Some 700 people – about as many as the organizers had expected – participated in the procession which started at the National Palace of Culture and proceeded down the Vasil Levski Blvd to the Monument of the Soviet Army where the participants watched a concert dedicated to the initiative.
The parade under the motto "Love equality, embrace diversity" was led by an open-platform truck with a sound system and several people dancing on it. It started at about 5 pm.
The participants in the parade included gay, lesbian, bisexual, transgender and straight, and featured guests from the UK, Germany, Russia, France, and Greece, including UK Labor MEP Michael Cashman and a heterosexual man from the Netherlands who came specially to support gay rights in Bulgaria. The Chair of the Bulgarian Helsinki Committee Krasimir Kanev also joined the procession.
After earlier on Sunday, some 100 nationalist and far-right youth gathered for an anti-gay parade rally with slogans such as “Gays want death for Bulgarians”, “Homosexuals out of Bulgaria, to keep our children pure”, “Bulgaria is a place for normal people – gays should go to jail” and “All the gays, go to Uganda”, there were several provocation attempts during the Sofia Pride parade itself but those foiled by the riot police.
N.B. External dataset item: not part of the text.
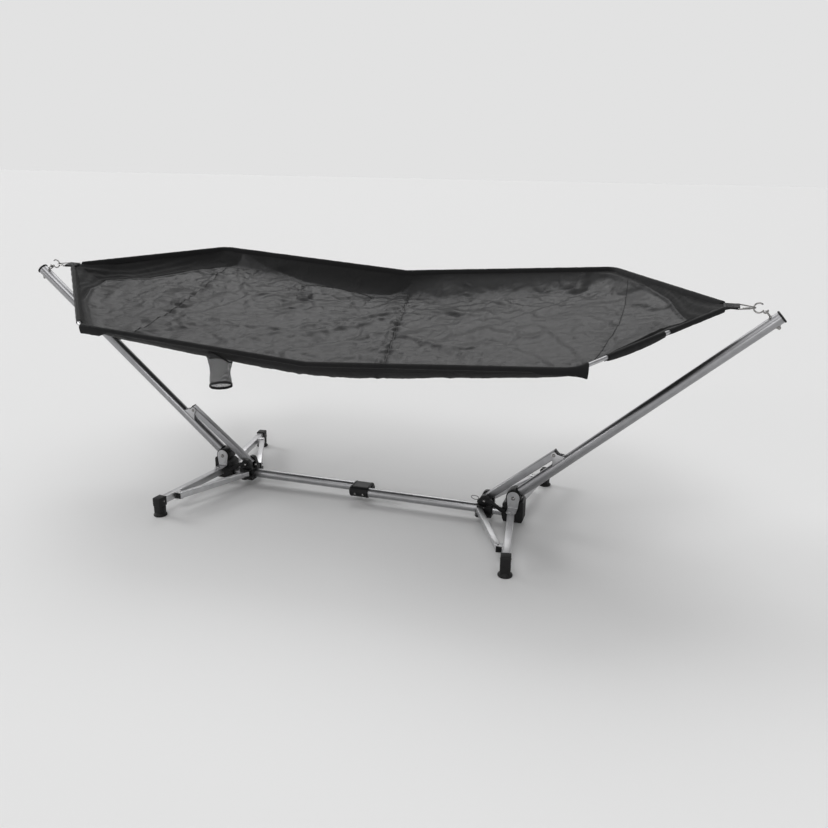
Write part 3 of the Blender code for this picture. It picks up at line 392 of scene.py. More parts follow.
def add_ring(bm, radius, wire, matrix=None, steps=48, sides=14):
    """A round ring about Z."""
    before = set(bm.verts)
    verts = bmesh.ops.create_circle(bm, segments=sides, radius=wire,
                                    matrix=at(radius, 0, 0) @ STANDING)["verts"]
    spin_round(bm, verts, edges_of(verts), steps)
    move_all(bm, matrix, [v for v in bm.verts if v not in before])


def add_block(bm, low, high, rounding=0.0, segments=2, matrix=None):
    """A box from its low to its high corner."""
    low, high = Vector(low), Vector(high)
    verts = bmesh.ops.create_cube(bm, size=1.0)["verts"]
    bmesh.ops.scale(bm, vec=high - low, verts=verts)
    bmesh.ops.translate(bm, vec=(low + high) / 2, verts=verts)
    if rounding:
        verts = round_edges(bm, verts, edges_of(verts), rounding, segments)
    move_all(bm, matrix, verts)


def add_plate(bm, outline, low, high, rounding=0.0, matrix=None, segments=2):
    """An outline in XY raised from z = low to z = high, its two rims rounded."""
    verts = [bm.verts.new((x, y, low)) for x, y in outline]
    face = bm.faces.new(verts)
    face.normal_update()
    up = face.normal.z
    made = bmesh.ops.extrude_face_region(bm, geom=[face], use_keep_orig=True)
    top = [v for v in made["geom"] if isinstance(v, bmesh.types.BMVert)]
    bmesh.ops.translate(bm, vec=(0, 0, high - low), verts=top)
    grown = verts + top
    if up > 0:
        face.normal_flip()
    bmesh.ops.recalc_face_normals(bm, faces=list({f for v in grown for f in v.link_faces}))
    if rounding:
        grown = round_edges(bm, grown, level_edges(grown), rounding, segments, True)
    move_all(bm, matrix, grown)


def arc(cx, cy, radius, start, end, steps):
    points = []
    for step in range(steps + 1):
        angle = radians(start + (end - start) * step / steps)
        points.append((cx + radius * cos(angle), cy + radius * sin(angle)))
    return points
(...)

The precise route of the Sofia Pride gay parade was kept in secret until the very last minute. The organizers of the event published on their website recommendations to the participants how to avoid being attacked before and after the procession, including by moving in larger groups and by not displaying any posters or flags of the gay movement when they are not in the procession guarded by police.
The starting point of the parade was fenced off and the participants were admitted by the police through a single checkpoint only upon showing a green bracelet provided in advance by the organizers.
More than 300 riot police officers watched closely the actual gay parade and prevented several far-right extremists from assaulting the participants although the former did hurl verbal abuse.
The first ever gay pride parade in Bulgaria took place in June 2008 when it attracted only about 100 participants. Those were assaulted by far-right youth hurling Molotov cocktails at them, with the police arresting several dozen extremists.
The 2009 parade went without any incidents and attracted some 300 participants. It was marked by an increasingly fierce opposition on part of the Bulgarian Orthodox Church.
The 2010 Sofia gay parade was also opposed by the church and a myriad of nationalist organizations but for the first time civic NGOs claiming to promote family values also joined in rather vocally to denounce the initiative.